Visionary leaders empower others, which fosters innovation and flexibility without the fear of failure. They not only articulate a vision, they also define the parameters that revolve around the execution of strategy. Each person in the organization understands how they fit into the vision and know what they are doing is an important contribution. The visionary leader also sets boundaries and keeps people accountable along the way. Visionary leaders help resolve conflict that will inevitably appear when people are allowed to innovate. As a result, the visionary leader gains commitment towards achieving organizational goals and objectives.
This style of leadership has a positive effect on people and works well in almost any circumstances.
Democratic leaders build consensus in their team through participation and forges an emotional bond with its members by saying “What do you think?” This style of leadership brings people together and draws on their collective skills and knowledge. Exercised well, it creates a group commitment to achieving the goals and objectives of an organization.
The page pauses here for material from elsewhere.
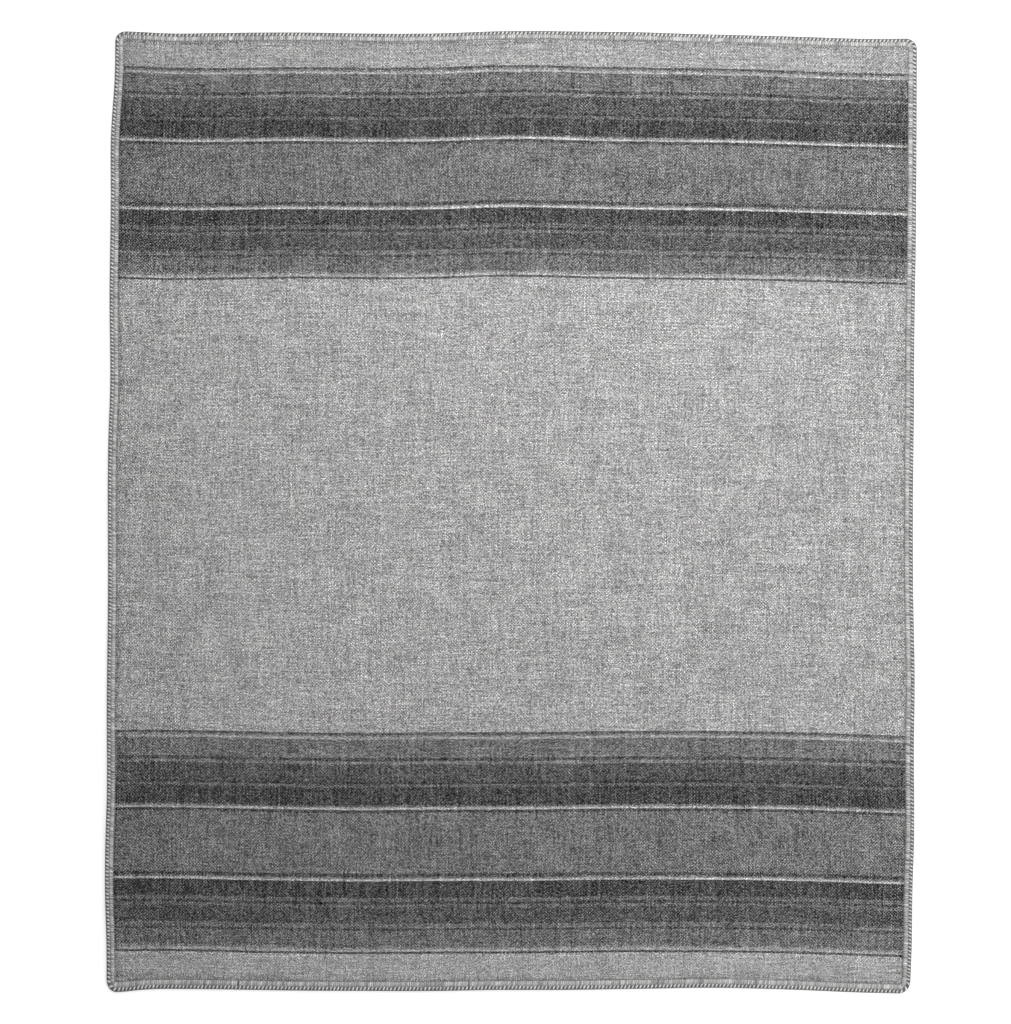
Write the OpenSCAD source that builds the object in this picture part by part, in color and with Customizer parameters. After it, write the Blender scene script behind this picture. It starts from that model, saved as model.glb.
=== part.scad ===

It works best when it’s unclear what direction the organization should take and the leader needs to tap into the collective wisdom of the group.
The democratic leader spends times with people asking their opinions with the view of getting a consensus and their buy in. They gain respect and commitment by letting others have a say in the decision making process. By being inclusive, an organization gains a greater commitment from their people when they have a say in the goals and objectives that are set. The goal of the democratic leader is to listen to the concerns of their people and to keep morale high.
In theory this can work, however, the down side to being a democratic leader requires people to attend endless meetings. Often consensus is not reached resulting in more endless meetings. This can lead to high levels of frustrations when a decision is not reached. Taken too far, the organization can become leaderless.
The democratic style of leadership works best when the leader is not an expert and uncertain of what direction to take. They can then draw on the expertise of the people around them to help guide direction for the future. The danger of course, is the overuse of a democratic style of leadership. It is particularly ineffective as a leadership style where the group does not have the skills or competence to offer sound advice.
The consensus style of leadership therefore, should be used with caution. The consensus-building approach can be disastrous in times of crisis, when urgent events demand quick decisions. Overuse of this style of leadership can cause paralysis by analysis.
The coaching leadership style develops people for the future by saying, “Try this” and by showing empathy and developing self-awareness. This is a one-on-one style of leadership that focuses on developing people as individuals, guiding them how to improve their performance, and helping them connect their personal goals with that of the organization.
This type of leader also looks to align an individual’s personal goals and career aspirations to that of the organization. Adept at giving feedback, people feel comfortable about trying something new even if they make mistakes because they can do so without fear of reprisals.
Coaching by its very nature focuses on personal development and works best when individuals are aware of their weaknesses and wish to improve performance. People feel comfortable that they will receive constructive feedback, not criticism thus building their self-confidence in the workplace. This leadership style sends a message that says “I believe in you” which fosters a commitment to organizational goals.
Of all of the leadership styles writes Mr. Goleman, the coaching style of leadership works best “with employees who show initiative and want more professional development.” But it can backfire if it’s perceived as “micromanaging” an employee, therefore undermining their self-confidence.
What about the people who don’t want to be coached or who are resistant to learning? In this case the coaching style of leadership is not appropriate as it simply won’t work. It also won’t work where the “coach” lacks experience and the expertise to develop others. Used effectively the coaching style of leadership indirectly contributes to the bottom line.
The affiliate leader believes that “People come first” and will strive to keep people happy. Affiliate leaders believe that people are more important than tasks and goals. Generally, this style of leadership has a positive impact on people due to receiving constant recognition and reward for work well done.
This style of leadership also emphasizes the importance of teamwork. Mr. Goleman argues this approach is particularly valuable “when trying to heighten team harmony, increase morale, improve communication or repair broken trust in an organization.”
The affiliate leader creates loyalty among team members by building strong emotional ties with one another. This leadership style encourages open and honest communication, which in turn leads to the sharing of ideas. As a result, people operate in a trusting environment where they feel free to experiment and innovate again without fear or reprisals. Without the constraints of hard and fast rules, teams enjoy the flexibility and freedom to carry out their roles in ways they think is most effective.
Unlike the coercive or pacesetter leadership styles, affiliate leaders give plenty of positive feedback to their people. This makes them more motivated and inspired creating a strong sense of commitment.
As a single style of leadership, poor performance can go uncorrected since its emphasis is on group praise. “Employees may perceive,” Mr. Goleman writes, “that mediocrity is tolerated.” It can also backfire when team members perceive themselves to be doing more than another in which case they can become resentful others aren’t pulling their weight.
Incorporating the six styles
Effective leaders shouldn’t rely on one style of leadership.
Imagine you are playing a game of golf; you take out the club that suits the shot you need to play. This will depend on the lie of the ball, the distance needed to travel, and any other obstacles along the way. You could be driving off the tee, putting on the green or caught in the rough or the sand. A professional golfer will use the club most appropriate for him to get the results he needs. It is the same with leadership. Effective leaders can move among these styles adopting the one that meets the needs of the moment.
The more styles a leader can incorporate into their personal leadership style, the more effective they will become as a leader. Focusing on developing the visionary, coaching, affiliate and democratic leadership styles will yield the best results. The most effective leaders switch styles as the situation warrants. This means an effective leader has to be sensitive to the needs of the organization and the people who work within it.
Goleman, D, Boyatzis, R and Mckee, (2002) A: The New Leaders Transforming the art of leadership into the science of results. Little, Brown Book Group.